Supplied material -
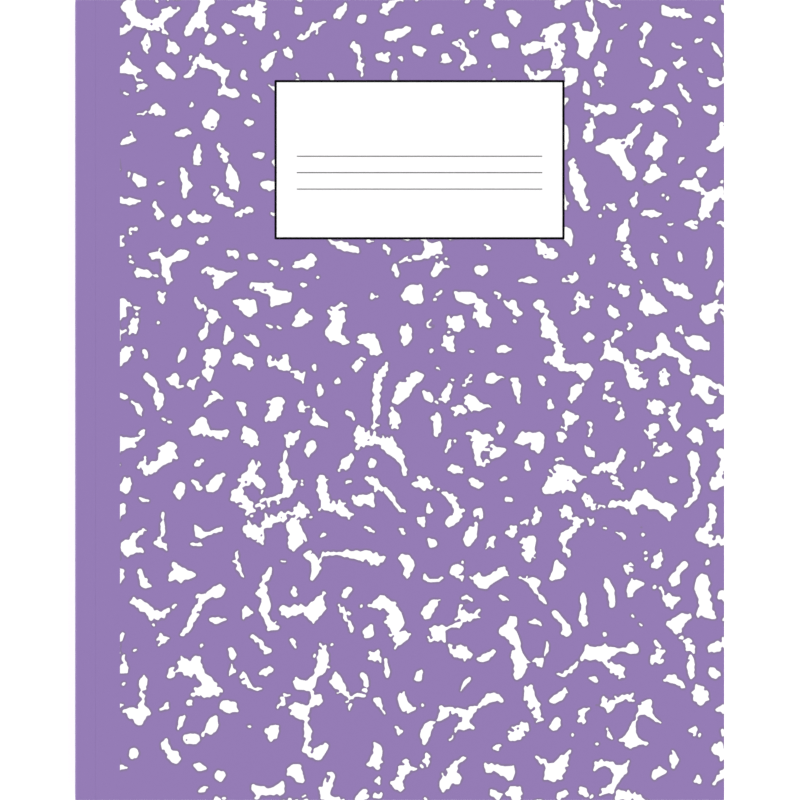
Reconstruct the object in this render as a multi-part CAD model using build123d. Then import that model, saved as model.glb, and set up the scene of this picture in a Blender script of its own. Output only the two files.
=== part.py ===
"""Softcover composition notebook, perfect bound, closed and lying on its back cover. Millimetres.

The leaves are gathered, milled flat along one side and set in hot-melt glue. One card cover is
wrapped round that side and stuck to it, and to a narrow strip of the first and last leaf. Then
head, tail and fore-edge are trimmed in one cut, so card and paper end flush on those three sides.

The card is scored in four places. The two outer scores are the spine's folds. At the two hinge
scores, just past the glued strips, the covers swing open, so the card is modelled as three
solids: the glued channel round the spine, the front cover and the back cover.

+X runs from the spine to the fore-edge, +Y from tail to head, +Z from the back cover to the
front cover. The origin is the middle of the back cover's outer face, in the plane it rests on.
"""

from build123d import *
import os

# Trimmed book
trim_width = 190.5  # outer face of the spine to the fore-edge
trim_height = 234.95  # tail to head

# Paper, card and glue
leaf_count = 50  # 100 numbered sides
leaf_thickness = 0.1144
card_thickness = 0.25
spine_glue_thickness = 0.40
side_glue_thickness = 0.10  # the leaves are nipped this much thinner under the glued strip
side_glue_width = 5.0

# Folds and scores in the card
fold_radius = 0.40  # outside of the two spine folds, and more than the card's thickness
hinge_margin = 0.35  # from the edge of the glued strip to the hinge score
score_depth = 0.06  # depth of the pressed line, and half its width

# Heights, up from the back cover's outer face
block_thickness = leaf_count * leaf_thickness
block_bottom = card_thickness
block_top = block_bottom + block_thickness
book_thickness = block_top + card_thickness

# Places along X
spine_x = -trim_width / 2
fore_edge_x = trim_width / 2
glue_x = spine_x + card_thickness
block_x = glue_x + spine_glue_thickness
side_glue_end_x = block_x + side_glue_width
hinge_x = side_glue_end_x + hinge_margin


def slab(x_low, x_high, z_low, z_high):
    """A flat piece that runs the whole height of the book, between two places along X and Z."""
    size = (x_high - x_low, trim_height, z_high - z_low)
    centre = ((x_low + x_high) / 2, 0, (z_low + z_high) / 2)
    return Pos(*centre) * Box(*size)


def edges_along_y(solid, x, z=None):
    """The solid's edges that run from tail to head at this place along X, and Z if it is given."""
    wanted = []
    for edge in solid.edges().filter_by(Axis.Y):
        middle = edge.center()
        if abs(middle.X - x) < 1e-6 and (z is None or abs(middle.Z - z) < 1e-6):
            wanted.append(edge)
    return wanted


def make_page_block():
    """The leaves as one solid, with a shallow nip along the spine under each strip of side glue."""
    block = slab(block_x, fore_edge_x, block_bottom, block_top)
    front_nip = slab(block_x, side_glue_end_x, block_top - side_glue_thickness, block_top)
    back_nip = slab(block_x, side_glue_end_x, block_bottom, block_bottom + side_glue_thickness)
    return block - front_nip - back_nip


def make_spine_glue():
    """The film between the milled leaves and the card, rounded where the card folds round it."""
    film = slab(glue_x, block_x, block_bottom, block_top)
    return fillet(edges_along_y(film, glue_x), fold_radius - card_thickness)


def make_side_glue(z_low):
    """One strip of glue that fills the nip between a cover and the leaf next to it."""
    return slab(block_x, side_glue_end_x, z_low, z_low + side_glue_thickness)


def make_cover_spine():
    """The glued part of the card: a channel round the spine that ends at the two hinge scores."""
    channel = slab(spine_x, hinge_x, 0, book_thickness)
    channel = fillet(edges_along_y(channel, spine_x), fold_radius)
    inside = slab(glue_x, hinge_x, block_bottom, block_top)
    inside = fillet(edges_along_y(inside, glue_x), fold_radius - card_thickness)
    channel = channel - inside
    scored = edges_along_y(channel, hinge_x, 0) + edges_along_y(channel, hinge_x, book_thickness)
    return chamfer(scored, score_depth)


def make_cover(z_low, outer_z):
    """A cover from its hinge score to the fore-edge. The score takes the outer edge at the hinge."""
    cover = slab(hinge_x, fore_edge_x, z_low, z_low + card_thickness)
    return chamfer(edges_along_y(cover, hinge_x, outer_z), score_depth)


pieces = {
    "page_block": make_page_block(),
    "spine_glue": make_spine_glue(),
    "front_side_glue": make_side_glue(block_top - side_glue_thickness),
    "back_side_glue": make_side_glue(block_bottom),
    "cover_spine": make_cover_spine(),
    "front_cover": make_cover(block_top, book_thickness),
    "back_cover": make_cover(0, 0),
}

os.makedirs("parts", exist_ok=True)
for name, piece in pieces.items():
    export_step(piece, f"parts/{name}.step")
print("book", trim_width, "x", trim_height, "x", round(book_thickness, 3), "hinge x", round(hinge_x, 3))
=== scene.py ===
"""A softcover composition notebook: ruled leaves, the glue that binds them, and one printed card cover.

Metres throughout. +X runs from the spine to the fore-edge, +Y from tail to head, +Z from the back
cover to the front cover, and the notebook lies closed on its back cover.
"""

import math

import bmesh
import bpy
import numpy as np
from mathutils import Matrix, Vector
from mathutils.geometry import delaunay_2d_cdt


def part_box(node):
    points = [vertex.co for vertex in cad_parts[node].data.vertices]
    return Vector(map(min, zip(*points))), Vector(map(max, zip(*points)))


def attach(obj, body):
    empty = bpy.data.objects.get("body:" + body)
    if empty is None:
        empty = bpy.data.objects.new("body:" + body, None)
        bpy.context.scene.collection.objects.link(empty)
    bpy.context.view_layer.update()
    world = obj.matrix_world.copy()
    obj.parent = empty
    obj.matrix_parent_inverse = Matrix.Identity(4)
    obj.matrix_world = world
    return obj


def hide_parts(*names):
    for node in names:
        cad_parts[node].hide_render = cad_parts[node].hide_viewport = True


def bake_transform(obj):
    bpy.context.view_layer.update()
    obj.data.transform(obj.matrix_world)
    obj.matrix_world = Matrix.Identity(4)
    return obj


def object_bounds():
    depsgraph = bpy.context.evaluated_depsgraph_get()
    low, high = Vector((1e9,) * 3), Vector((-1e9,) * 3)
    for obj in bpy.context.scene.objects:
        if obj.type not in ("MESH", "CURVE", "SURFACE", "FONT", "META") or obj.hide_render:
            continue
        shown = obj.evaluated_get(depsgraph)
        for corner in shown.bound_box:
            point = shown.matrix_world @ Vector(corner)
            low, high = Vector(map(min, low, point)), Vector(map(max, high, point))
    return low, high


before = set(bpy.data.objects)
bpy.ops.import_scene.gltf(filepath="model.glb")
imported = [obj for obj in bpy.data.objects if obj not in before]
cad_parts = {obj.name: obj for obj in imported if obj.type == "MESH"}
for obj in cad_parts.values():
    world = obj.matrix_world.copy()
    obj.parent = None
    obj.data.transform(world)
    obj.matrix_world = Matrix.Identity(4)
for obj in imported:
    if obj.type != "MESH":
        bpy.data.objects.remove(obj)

cad_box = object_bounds()
mm = 0.001


# ---------------------------------------------------------------------------------------------
# The leaves. Fifty sheets of white uncoated paper, milled along the spine and trimmed with the
# cover on the other three sides, so that their edges end nearly flush. Both outer sides show the
# ruling, which is printed from edge to edge in pale blue, with a pale red margin line.

fine_detail = 3  # octaves of the fine texture in every finish
broad_detail = 2
broad_size = 25  # of the broad texture, in grains of the fine one
fine_share = 0.6  # how much of the roughness follows the fine texture, and not the broad one
near = 1e-7  # metres: places closer than this are taken as one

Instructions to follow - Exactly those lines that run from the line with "inside = fillet(edges_along_y(inside, glue_x), fold_radius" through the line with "if empty is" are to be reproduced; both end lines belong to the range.

Task result -
    inside = fillet(edges_along_y(inside, glue_x), fold_radius - card_thickness)
    channel = channel - inside
    scored = edges_along_y(channel, hinge_x, 0) + edges_along_y(channel, hinge_x, book_thickness)
    return chamfer(scored, score_depth)


def make_cover(z_low, outer_z):
    """A cover from its hinge score to the fore-edge. The score takes the outer edge at the hinge."""
    cover = slab(hinge_x, fore_edge_x, z_low, z_low + card_thickness)
    return chamfer(edges_along_y(cover, hinge_x, outer_z), score_depth)


pieces = {
    "page_block": make_page_block(),
    "spine_glue": make_spine_glue(),
    "front_side_glue": make_side_glue(block_top - side_glue_thickness),
    "back_side_glue": make_side_glue(block_bottom),
    "cover_spine": make_cover_spine(),
    "front_cover": make_cover(block_top, book_thickness),
    "back_cover": make_cover(0, 0),
}

os.makedirs("parts", exist_ok=True)
for name, piece in pieces.items():
    export_step(piece, f"parts/{name}.step")
print("book", trim_width, "x", trim_height, "x", round(book_thickness, 3), "hinge x", round(hinge_x, 3))
=== scene.py ===
"""A softcover composition notebook: ruled leaves, the glue that binds them, and one printed card cover.

Metres throughout. +X runs from the spine to the fore-edge, +Y from tail to head, +Z from the back
cover to the front cover, and the notebook lies closed on its back cover.
"""

import math

import bmesh
import bpy
import numpy as np
from mathutils import Matrix, Vector
from mathutils.geometry import delaunay_2d_cdt


def part_box(node):
    points = [vertex.co for vertex in cad_parts[node].data.vertices]
    return Vector(map(min, zip(*points))), Vector(map(max, zip(*points)))


def attach(obj, body):
    empty = bpy.data.objects.get("body:" + body)
    if empty is None:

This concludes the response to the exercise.